▶ Problem to work on: Look below and pull out each line with the word "handed".

(Recorded data)
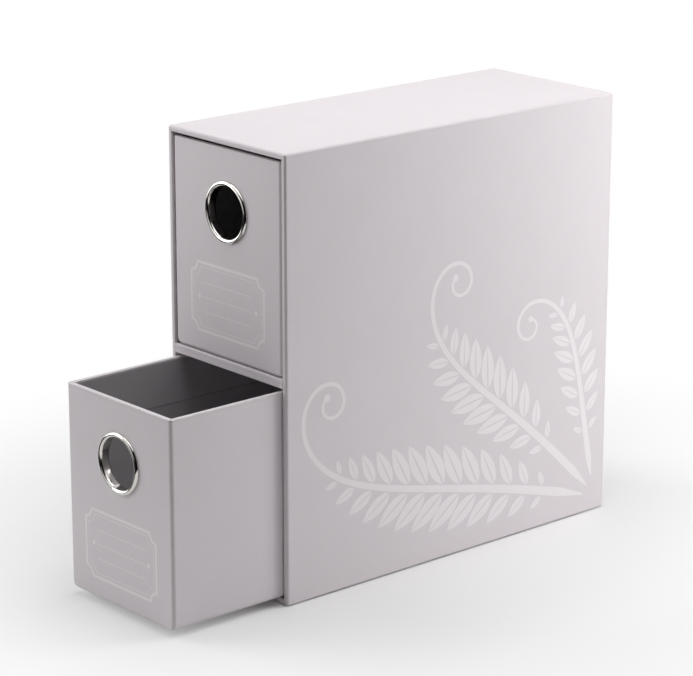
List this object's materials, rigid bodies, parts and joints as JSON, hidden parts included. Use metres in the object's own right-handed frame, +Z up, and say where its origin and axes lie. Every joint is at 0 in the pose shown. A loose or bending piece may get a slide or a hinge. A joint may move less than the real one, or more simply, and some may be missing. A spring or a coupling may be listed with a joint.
{
  "type": "playing card box with drawers",
  "caption": "Upright paper-covered board box for playing cards, with stacked open-topped drawers that slide out of its front by metal-rimmed thumb holes.",
  "frame": {"origin": "centre of the case's underside, where it rests on a table", "axes": "+X to the right seen from the front, +Y from the front towards the back, +Z up; the drawers slide out along -Y"},
  "size_m": [0.0886, 0.2882, 0.225],
  "materials": {
    "cover_paper": "pale warm grey, matt, faintly textured",
    "lining_paper": "dark grey, matt",
    "greyboard": "bare recycled board, hidden under the papers",
    "ring_metal": "polished nickel plate"
  },
  "bodies": {
    "case": {"left_wall_board": "greyboard", "right_wall_board": "greyboard", "back_wall_board": "greyboard", "top_wall_board": "greyboard", "bottom_wall_board": "greyboard", "shelf_lower_board": "greyboard", "shelf_upper_board": "greyboard", "case_wrap": "cover_paper", "case_lining": "lining_paper", "shelf_lower_wrap": "cover_paper", "shelf_upper_wrap": "cover_paper", "base_sheet": "cover_paper"},
    "upper_drawer": {"upper_drawer_front_board": "greyboard", "upper_drawer_back_board": "greyboard", "upper_drawer_left_board": "greyboard", "upper_drawer_right_board": "greyboard", "upper_drawer_floor_board": "greyboard", "upper_drawer_wrap": "cover_paper", "upper_drawer_lining": "lining_paper", "upper_thumb_ring": "ring_metal", "upper_ring_washer": "ring_metal"},
    "lower_drawer": {"lower_drawer_front_board": "greyboard", "lower_drawer_back_board": "greyboard", "lower_drawer_left_board": "greyboard", "lower_drawer_right_board": "greyboard", "lower_drawer_floor_board": "greyboard", "lower_drawer_wrap": "cover_paper", "lower_drawer_lining": "lining_paper", "lower_thumb_ring": "ring_metal", "lower_ring_washer": "ring_metal"}
  },
  "joints": [
    {"name": "upper_drawer_slide", "type": "slide", "parent": "case", "child": "upper_drawer", "axis": [0, -1, 0], "range_m": [0, 0.19]},
    {"name": "lower_drawer_slide", "type": "slide", "parent": "case", "child": "lower_drawer", "axis": [0, -1, 0], "range_m": [-0.0673, 0.1227]}
  ]
}
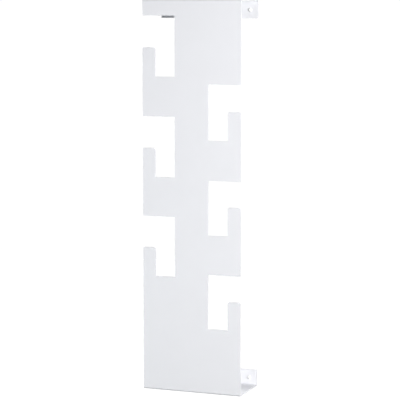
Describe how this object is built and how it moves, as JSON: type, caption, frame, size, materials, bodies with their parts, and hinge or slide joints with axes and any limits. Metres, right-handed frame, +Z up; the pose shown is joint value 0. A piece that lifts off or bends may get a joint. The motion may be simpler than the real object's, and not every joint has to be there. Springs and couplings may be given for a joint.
{
  "type": "wall-mounted umbrella rack",
  "caption": "Wall-mounted umbrella rack folded from one white steel sheet, with hooks cut into both sides of a central column, held by screws through a tab at the top and at the bottom.",
  "frame": {"origin": "on the wall face of the top tab, midway between the two upper screws", "axes": "+Z up, +X to the right seen from the front, +Y into the wall"},
  "size_m": [0.2, 0.1293, 0.757],
  "materials": {
    "powder_coat": "satin powder coat, fine texture",
    "screw_lacquer": "gloss lacquer on the screw heads",
    "nylon": "moulded nylon"
  },
  "bodies": {
    "root": {"rack_body": "powder_coat", "screw_upper_left": "screw_lacquer", "wall_plug_upper_left": "nylon", "screw_upper_right": "screw_lacquer", "wall_plug_upper_right": "nylon", "screw_lower_left": "screw_lacquer", "wall_plug_lower_left": "nylon", "screw_lower_right": "screw_lacquer", "wall_plug_lower_right": "nylon"}
  },
  "joints": []
}
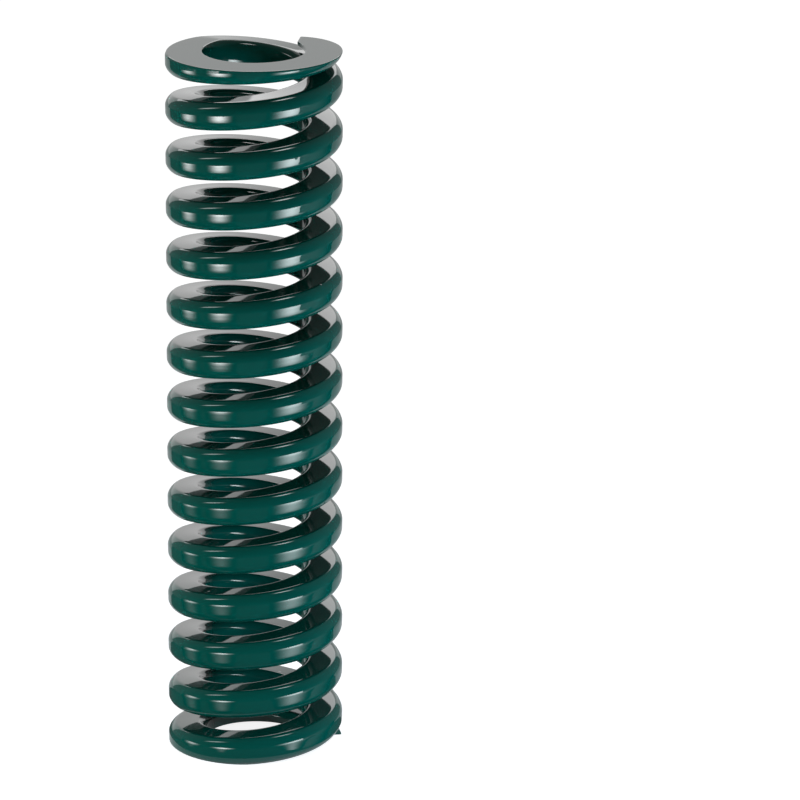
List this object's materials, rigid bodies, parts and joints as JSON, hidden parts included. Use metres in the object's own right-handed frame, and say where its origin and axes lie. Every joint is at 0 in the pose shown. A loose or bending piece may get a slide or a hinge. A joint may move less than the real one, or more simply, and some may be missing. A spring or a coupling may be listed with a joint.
{
  "type": "die spring",
  "caption": "Long green die spring of shaped wire with closed, ground ends, which stands in a round pocket over a guide rod and pushes two plates apart.",
  "frame": {"origin": "centre of the lower ground face, on the axis of the coil", "axes": "+Z along the axis of the coil, from the lower seat to the upper seat; +X through the lower tip of the wire"},
  "size_m": [0.031, 0.031, 0.127],
  "materials": {
    "green_enamel": "gloss"
  },
  "bodies": {
    "root": {"coil": "green_enamel"}
  },
  "joints": []
}
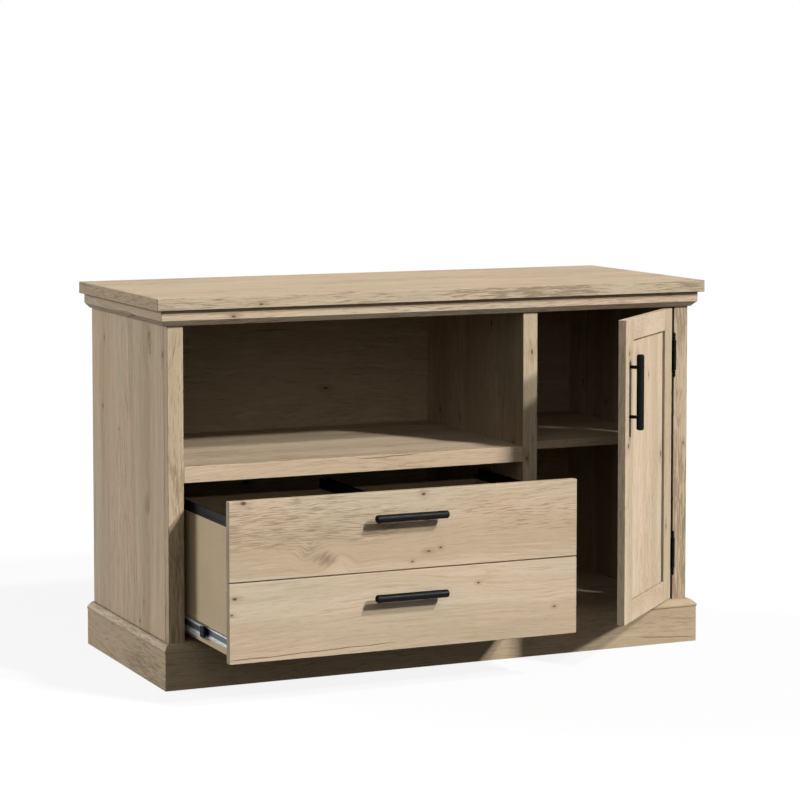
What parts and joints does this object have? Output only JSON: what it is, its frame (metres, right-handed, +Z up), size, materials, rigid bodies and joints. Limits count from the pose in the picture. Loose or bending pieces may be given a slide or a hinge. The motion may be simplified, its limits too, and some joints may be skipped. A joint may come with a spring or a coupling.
{
  "type": "filing credenza",
  "caption": "Light oak filing credenza with an open cubby over a lateral file drawer, and a panelled door in front of an adjustable shelf.",
  "frame": {"origin": "on the floor, under the middle of the top panel, on the foot face of the centre support", "axes": "+X to the right as one faces the front, -Y out of the front, +Z up; stored as pictured, with the drawer 239 mm open and the door 43.5 degrees open"},
  "size_m": [1.194, 0.738, 0.755],
  "materials": {
    "light_oak": "printed light oak, satin",
    "drawer_liner": "plain light board, matt",
    "black_metal": "satin black",
    "black_plastic": "matt black",
    "zinc_plate": "zinc plated",
    "steel": "plain steel"
  },
  "bodies": {
    "case": {"top_panel": "light_oak", "cornice_front": "light_oak", "cornice_left": "light_oak", "cornice_right": "light_oak", "plinth_front": "light_oak", "plinth_left": "light_oak", "plinth_right": "light_oak", "stile_left": "light_oak", "stile_right": "light_oak", "end_panel_left": "light_oak", "end_panel_right": "light_oak", "divider_stile": "light_oak", "divider_panel": "light_oak", "bottom_panel": "light_oak", "top_rail_front": "light_oak", "cubby_shelf": "light_oak", "adjustable_shelf": "light_oak", "back_panel": "light_oak", "base_rail_back": "light_oak", "center_support": "light_oak", "hinge_upper_case_leaf": "black_metal", "hinge_lower_case_leaf": "black_metal", "slide_outer_left": "zinc_plate", "slide_outer_right": "zinc_plate", "shelf_pin_front_left": "steel", "shelf_pin_front_right": "steel", "shelf_pin_rear_left": "steel", "shelf_pin_rear_right": "steel"},
    "drawer": {"drawer_front": "light_oak", "drawer_side_left": "drawer_liner", "drawer_side_right": "drawer_liner", "drawer_sub_front": "drawer_liner", "drawer_back": "drawer_liner", "drawer_bottom": "drawer_liner", "file_rail_left": "black_plastic", "file_rail_right": "black_plastic", "file_rail_center": "black_plastic", "drawer_pull_upper": "black_metal", "drawer_pull_lower": "black_metal", "pull_screw_upper_1": "steel", "pull_screw_upper_2": "steel", "pull_screw_lower_1": "steel", "pull_screw_lower_2": "steel", "slide_inner_left": "zinc_plate", "slide_inner_right": "zinc_plate"},
    "slide_left": {"slide_middle_left": "zinc_plate", "slide_catch_left": "black_plastic"},
    "slide_right": {"slide_middle_right": "zinc_plate", "slide_catch_right": "black_plastic"},
    "door": {"door_stile_free": "light_oak", "door_stile_hinge": "light_oak", "door_rail_top": "light_oak", "door_rail_bottom": "light_oak", "door_panel": "light_oak", "door_pull": "black_metal", "door_pull_screw_1": "steel", "door_pull_screw_2": "steel", "hinge_upper_door_leaf": "black_metal", "hinge_lower_door_leaf": "black_metal"}
  },
  "joints": [
    {"name": "drawer_slide", "type": "slide", "parent": "case", "child": "drawer", "axis": [0, -1, 0], "range_m": [-0.239, 0.161]},
    {"name": "slide_left_travel", "type": "slide", "parent": "case", "child": "slide_left", "axis": [0, -1, 0], "range_m": [-0.1195, 0.0805]},
    {"name": "slide_right_travel", "type": "slide", "parent": "case", "child": "slide_right", "axis": [0, -1, 0], "range_m": [-0.1195, 0.0805]},
    {"name": "door_hinge", "type": "hinge", "parent": "case", "child": "door", "pos_m": [0.5364, -0.2278, 0.394], "axis": [0, 0, 1], "range_deg": [-43.5, 66.5]}
  ],
  "couplings": [
    {"joint": "slide_left_travel", "follows": "drawer_slide", "ratio": 0.5},
    {"joint": "slide_right_travel", "follows": "drawer_slide", "ratio": 0.5}
  ]
}
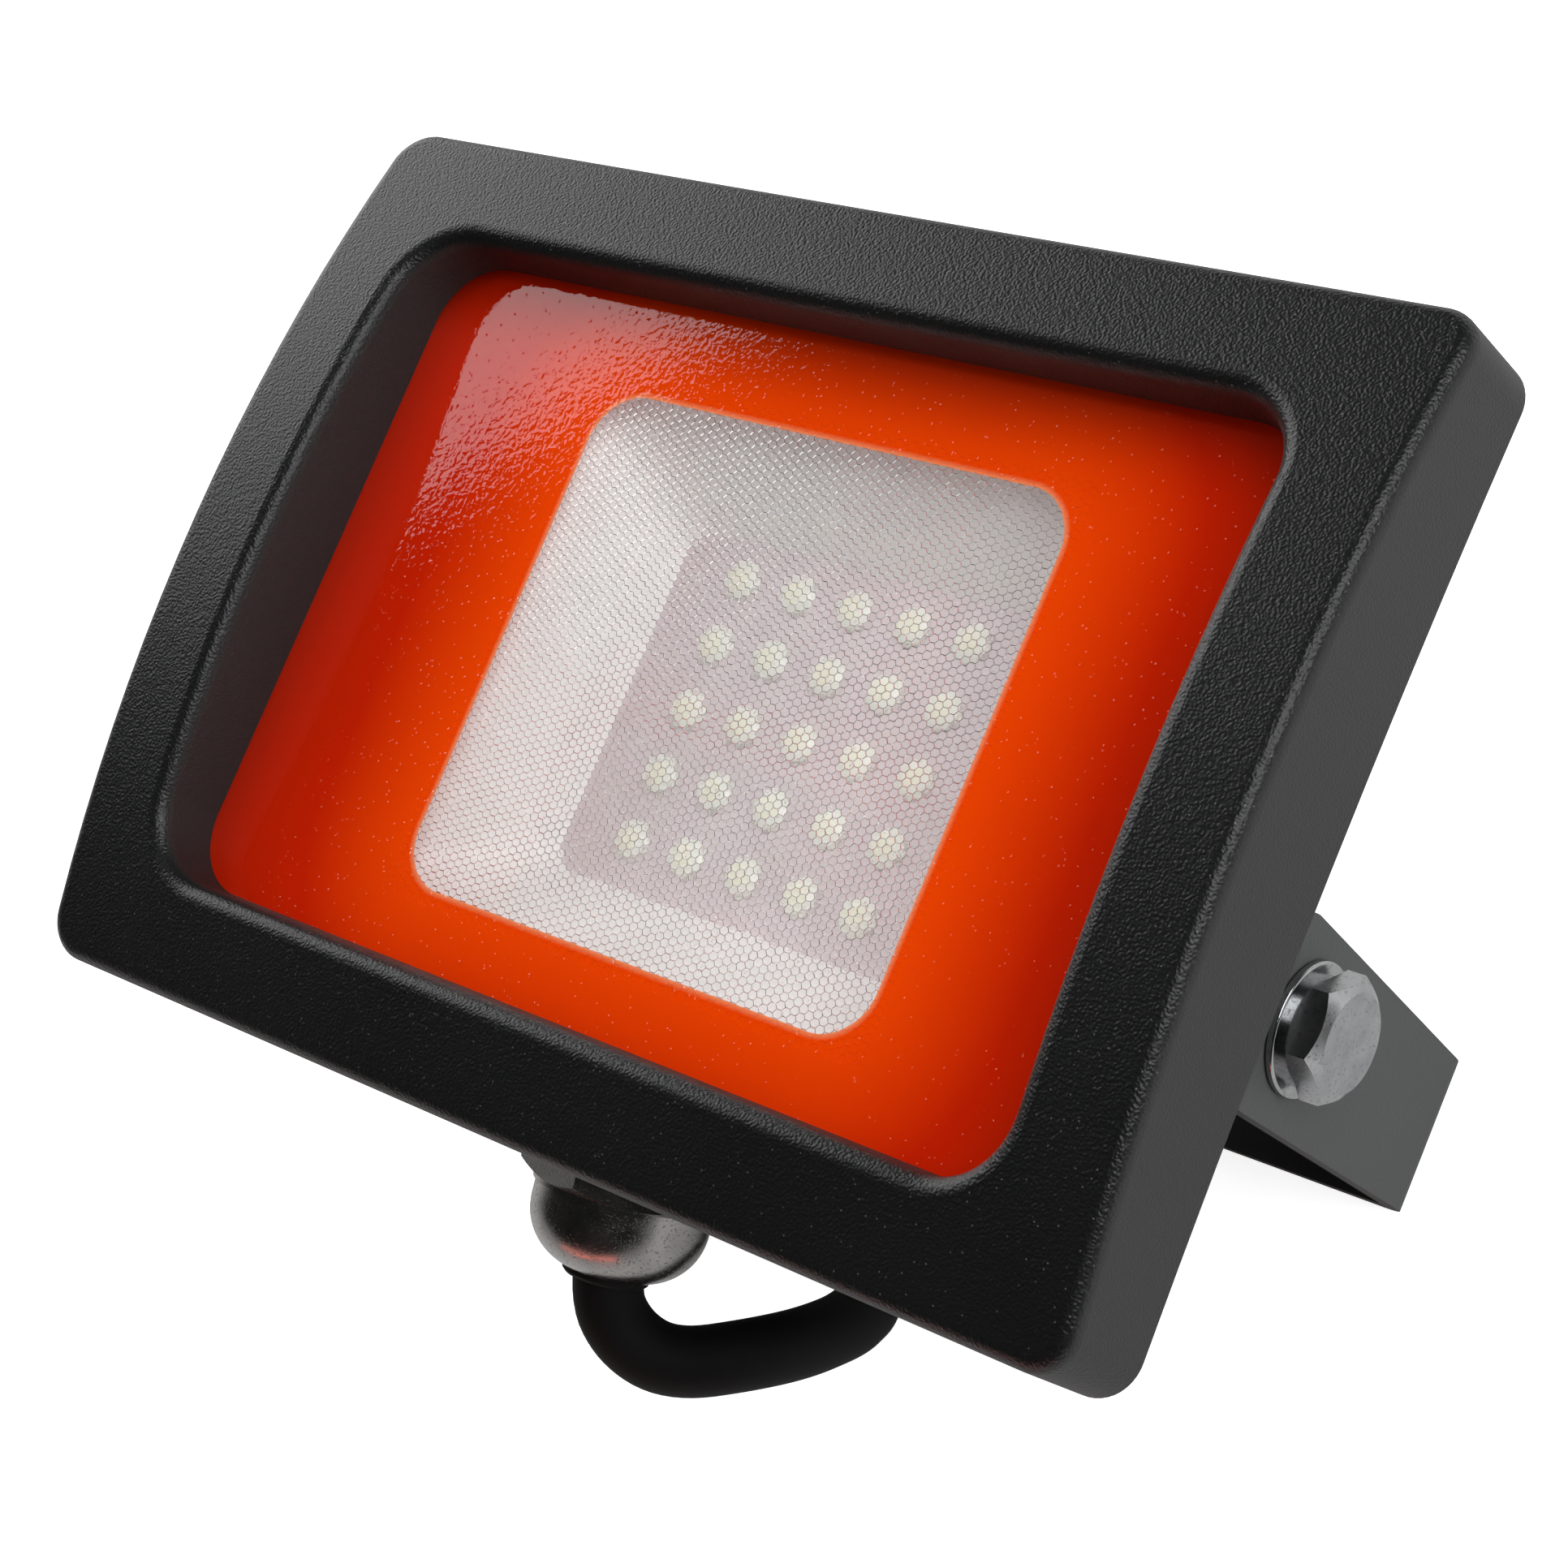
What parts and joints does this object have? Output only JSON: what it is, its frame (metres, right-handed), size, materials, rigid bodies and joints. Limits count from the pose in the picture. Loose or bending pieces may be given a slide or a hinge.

▶ Exercise result:
List this object's materials, rigid bodies, parts and joints as JSON, hidden parts included. Use metres in the object's own right-handed frame, +Z up, and say where its origin and axes lie. Every joint is at 0 in the pose shown. A loose or bending piece may get a slide or a hinge. A joint may move less than the real one, or more simply, and some may be missing. A spring or a coupling may be listed with a joint.
Describe how this object is built and how it moves, as JSON: type, caption, frame, size, materials, bodies with their parts, and hinge or slide joints with axes and any limits. Metres, right-handed frame, +Z up; the pose shown is joint value 0. A piece that lifts off or bends may get a joint. The motion may be simpler than the real object's, and not every joint has to be there. Springs and couplings may be given for a joint.
List this object's materials, rigid bodies, parts and joints as JSON, hidden parts included. Use metres in the object's own right-handed frame, and say where its origin and axes lie. Every joint is at 0 in the pose shown. A loose or bending piece may get a slide or a hinge. A joint may move less than the real one, or more simply, and some may be missing. A spring or a coupling may be listed with a joint.
What parts and joints does this object have? Output only JSON: what it is, its frame (metres, right-handed, +Z up), size, materials, rigid bodies and joints. Limits count from the pose in the picture. Loose or bending pieces may be given a slide or a hinge. The motion may be simplified, its limits too, and some joints may be skipped. A joint may come with a spring or a coupling.
What parts and joints does this object have? Output only JSON: what it is, its frame (metres, right-handed), size, materials, rigid bodies and joints. Limits count from the pose in the picture. Loose or bending pieces may be given a slide or a hinge.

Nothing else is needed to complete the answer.